Where do the data come from?
The question arises: where do that data, expressed with such precision, come from? After all, the authors themselves express in the methodological appendix: “The firms directly involved will not provide data, and we have found no systematic third-party source of data on employment by firm or by industry”.
This limitation is even more pressing for LDK who are dealing with data at an even greater level of disaggregation: a single product line.
Furthermore, as the figure below shows (taken from Wikipedia), Apple produces an extremely diversified line of goods, ranging from personal computers, computer peripherals, expansion cards, software, accessories and consumer electronics, directly and through contractors, all which requiring a hard to precise workforce.
What’s more, LDK list 8 countries where iPod is produced (US, China, Philippines, Japan, Singapore, Korea, Thailand, and Taiwan), not necessarily in a single plant, performing different functions and being paid their own local wages.
Considering that Apple Inc. also needs to perform a series of corporate functions (R&D, marketing, software, and management) besides production, the problem of quantifying workforce and workforce compensation is formidable.
LDK approached the problem in the only manner that seems possible, given the circumstances: the data were generated by estimation, based on the number of iPod produced/revenue generated during 2006, regardless of their origin, on interviews and international production worker wages data compiled by the US Bureau of Labor Statistics.
Estimation, is easy to understand, involves a considerable amount of guess work.
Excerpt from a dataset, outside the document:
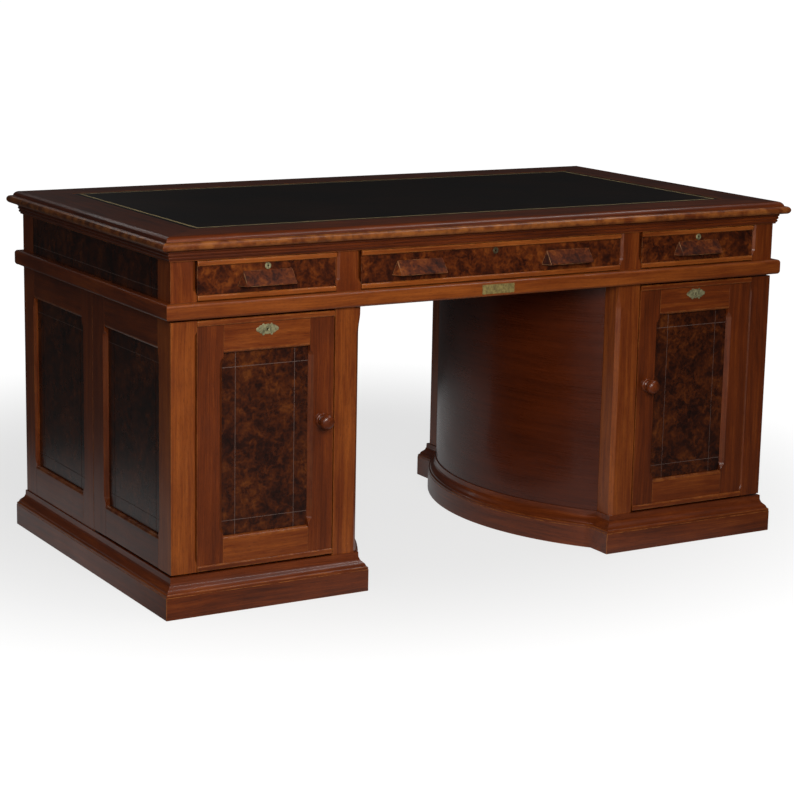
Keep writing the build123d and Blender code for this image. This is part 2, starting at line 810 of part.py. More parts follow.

LDK are upfront about this: they report their methodology with considerable detail in the appendix.
It does not make sense to repeat their text here, and for the details, the interested reader is referred to the LDK report itself.
However, to give a flavor of the problems involved in producing their estimates, a brief outline follows, including comments on some of the assumptions used.
LDK estimated separately the number of jobs generated and wages paid.
As an example of the job generation procedure: 240 million flash memory chips were required for 30 million Nano iPods actually sold during 2006. A medium-sized factory, employing 1,200 staff, could produce that many flash memory chips (see the flash memory item, in LDK Table 1). Presumably in the US, around half a chip factory’s workforce is higher-paid staff, in management and engineering; the remaining are lower-paid production workers.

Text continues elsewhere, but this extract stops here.